Is this a problem that's come up in the real world?

This space is constantly evolving, so navigating the issue is definitely unusual.

In March, the Department of Labor issued a strongly worded warning to 401(k) plan fiduciaries advising that they "exercise extreme care" before considering adding cryptocurrencies to a retirement plan's investment menu.

I think this was put out as a measure to reduce the commonality of this problem and mitigate the risk of these problems existing in the first place.

If plan fiduciaries continue to exercise caution in their offerings and recommendations, the hope is that this doesn't become a big, common problem.

How does offering a crypto-linked investment option compare with offering another kind of unusual investment option, such as an investment instrument tied to the value of an art collection?

Any nontraditional investment option for a 401(k) plan will likely generate more scrutiny and discussion than something that is offered by a majority of plans, such as stock mutual funds and bond mutual funds.

Anything that could be perceived or is considered to come with higher risk or volatility will face challenges before being offered by a plan. Cryptocurrency is no different, which is why it has been added to the ongoing conversation.

Can a 401(k) plan offer participants access to cryptocurrency through a self-directed brokerage window option?

The U.S. Department of Labor expects it will have a program investigating plans that offer cryptocurrency investments to 401(k) plans either as direct investment options or through a brokerage window.

These investigations can result in enforcement activity on the part of the DOL.

What, if any, paths could regulators and the crypto world take that would make it easier for sponsors to offer cryptocurrency-linked retirement plan investment options?

We expect that regulators will continue to ensure plan sponsors and fiduciaries continue to act in the best interest of plan participants.

Can a 401(k) plan sponsor jump in and offer a cryptocurrency-linked investment option now, in spite of the DOL warning?

A plan sponsor could choose to offer crypto and accept the compliance and private litigation risk carried with that decision.

However, fiduciaries have an obligation to act in the best interest of plan participants, regardless of their or the participants' interest in investing in cryptocurrencies.

Even when a plan participant wants to invest in something, a plan provider might have to say it's not appropriate because that investment is not prudent under the fiduciary standards of conduct required by the Employment Retirement Income Security Act of 1974 (ERISA).

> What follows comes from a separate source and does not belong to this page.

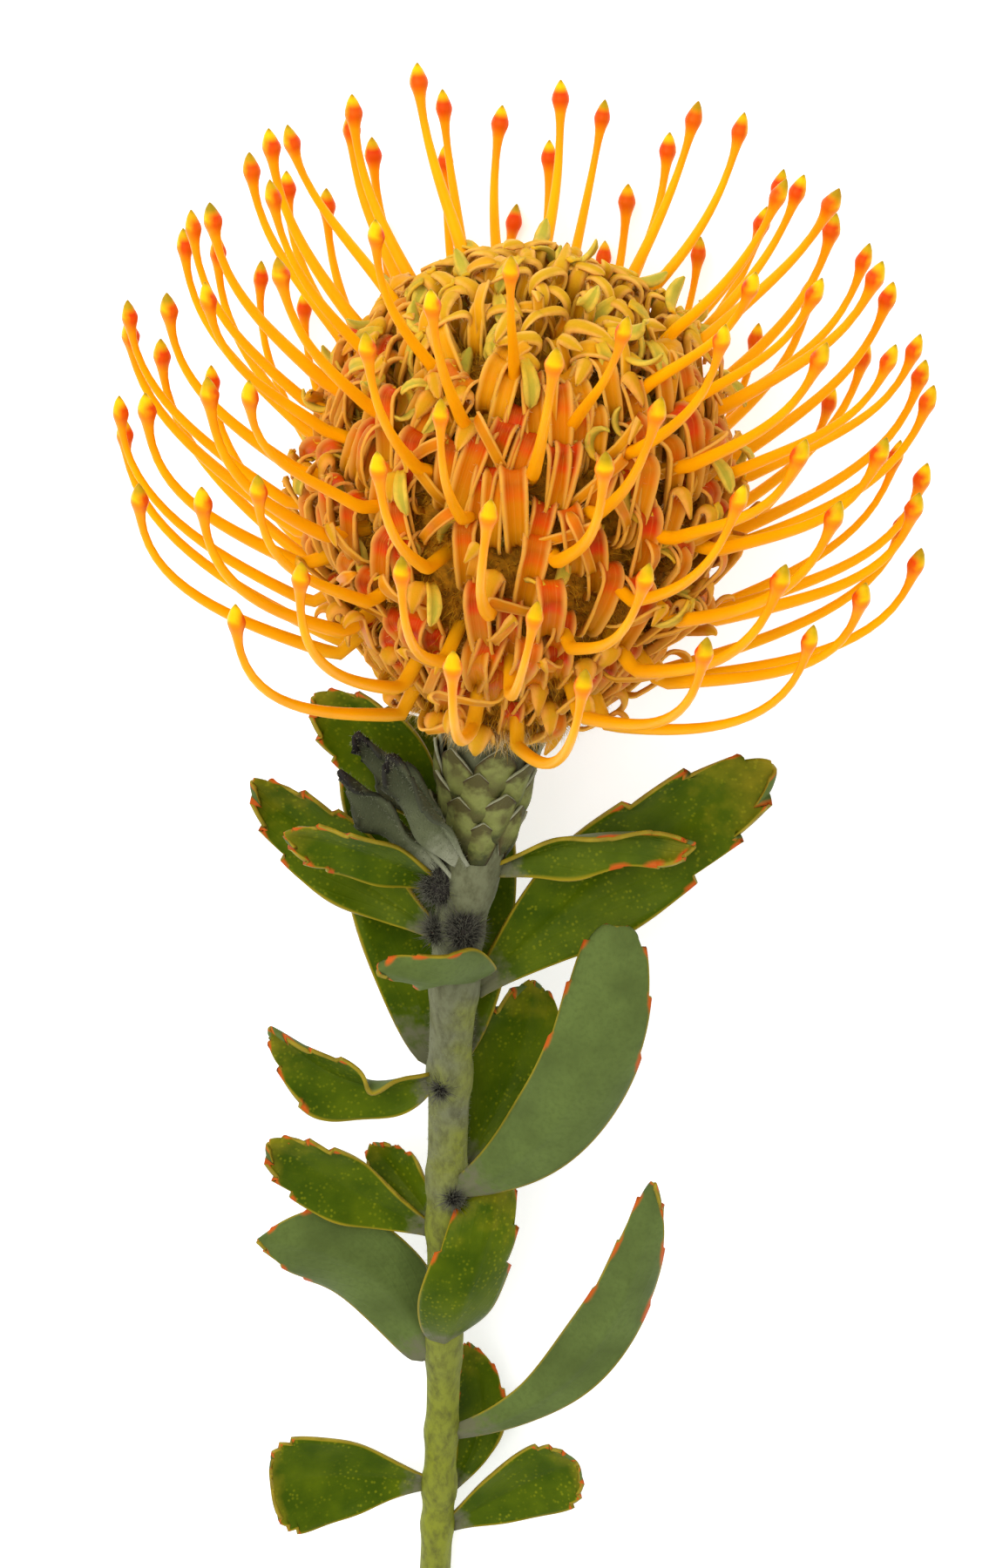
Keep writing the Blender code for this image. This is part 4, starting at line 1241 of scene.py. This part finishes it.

While it's not impossible, the risk of perceived breach of fiduciary duty should bring more caution to these decisions.

This isn't to say that plan advisors can't invest in cryptocurrency, but including it in a 401(k) plan comes with a heightened risk of regulatory and private activity.

What do you most want to say to retirement plan sponsors and advisors about fiduciary responsibility?

It's important for fiduciaries and plan providers to adhere to the requirements set forth by ERISA.

It protects retirement savings by ensuring that fiduciaries act with prudence and in the best interest of plan participants.

Failure to act in this manner can bring a costly lawsuit, which could trigger fiduciary liability insurance if a policy has been secured.

Any number of actions — not just making a decision to offer cryptocurrency in a 401(k) plan — can lead to a lawsuit.

If a fiduciary has a question regarding an action being taken or considered, reach out to a legal specialist who can provide guidance.

It could be a valuable conversation.